Sub-check 5d: Tables Without Statistics¶

Identifies user tables that have no statistics objects at all — typically new tables that haven't been queried yet.

Phase 6: Collation Consistency¶

Checks column-level collation against the database default collation. Mismatched collation can cause implicit conversions in joins and comparisons, preventing predicate push-down.

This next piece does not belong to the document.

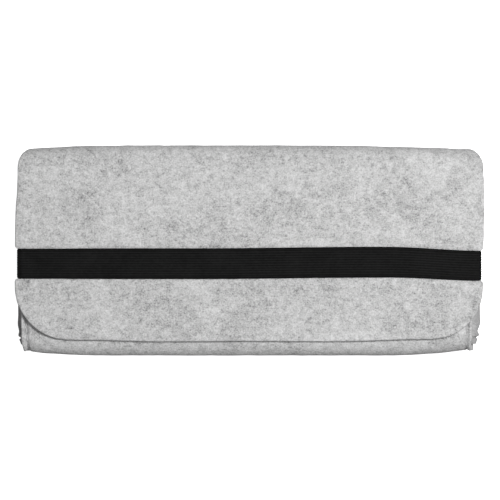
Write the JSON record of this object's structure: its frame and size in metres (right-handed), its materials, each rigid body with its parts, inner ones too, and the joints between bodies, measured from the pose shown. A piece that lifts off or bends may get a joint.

All columns match database collation → INFO
Column collation differs → WARNING

Phase 7: Custom SQL Pools¶

Analyses the Custom SQL Pools configuration for the workspace and monitors pool pressure.

Configuration checks¶

Feature enabled/disabled — awareness of whether the workspace uses Custom SQL Pools or default autonomous workload management
Resource allocation sum ≠ 100% — misconfigured pools
Low resource allocation per pool — risk on capacity SKU downscale
Single pool dominance — ≥ 90% allocated to one pool
Empty classifier values — pools with no routing rules
Read optimization heuristic — suggests enabling for reporting pools (detected by name or classifier patterns)
Pool count near limit — approaching the 8-pool maximum

Runtime checks¶

Pool under pressure — queries queryinsights.sql_pool_insights for is_pool_under_pressure = 1 events over a configurable lookback window
Unclassified traffic — compares program_name values from queryinsights.exec_requests_history against pool classifiers to find traffic not routed to any pool
Known Fabric app patterns — detects well-known Fabric application names (Pipelines, Power BI, SQL Query Editor) that are not matched by any classifier

Performance Characteristics¶

Phase	Method	Data Transfer	Speed
0. Edition	T-SQL passthrough	~1 row	Instant
1. Caching	T-SQL passthrough	Aggregated stats (~KB)	Fast
2. V-Order	T-SQL passthrough	~1 row	Instant
3. Query Regression	T-SQL passthrough	Aggregated medians (~KB)	Fast
4. Data Types	T-SQL passthrough	Column metadata (~KB)	Fast
5. Statistics	T-SQL passthrough + DBCC	Metadata + stat headers	Fast
6. Collation	T-SQL passthrough	Column metadata (~KB)	Fast
7. Custom SQL Pools	REST API + T-SQL passthrough	Config JSON + aggregates (~KB)	Fast

Info

No user data is ever transferred to Spark — only metadata, counts, and aggregates.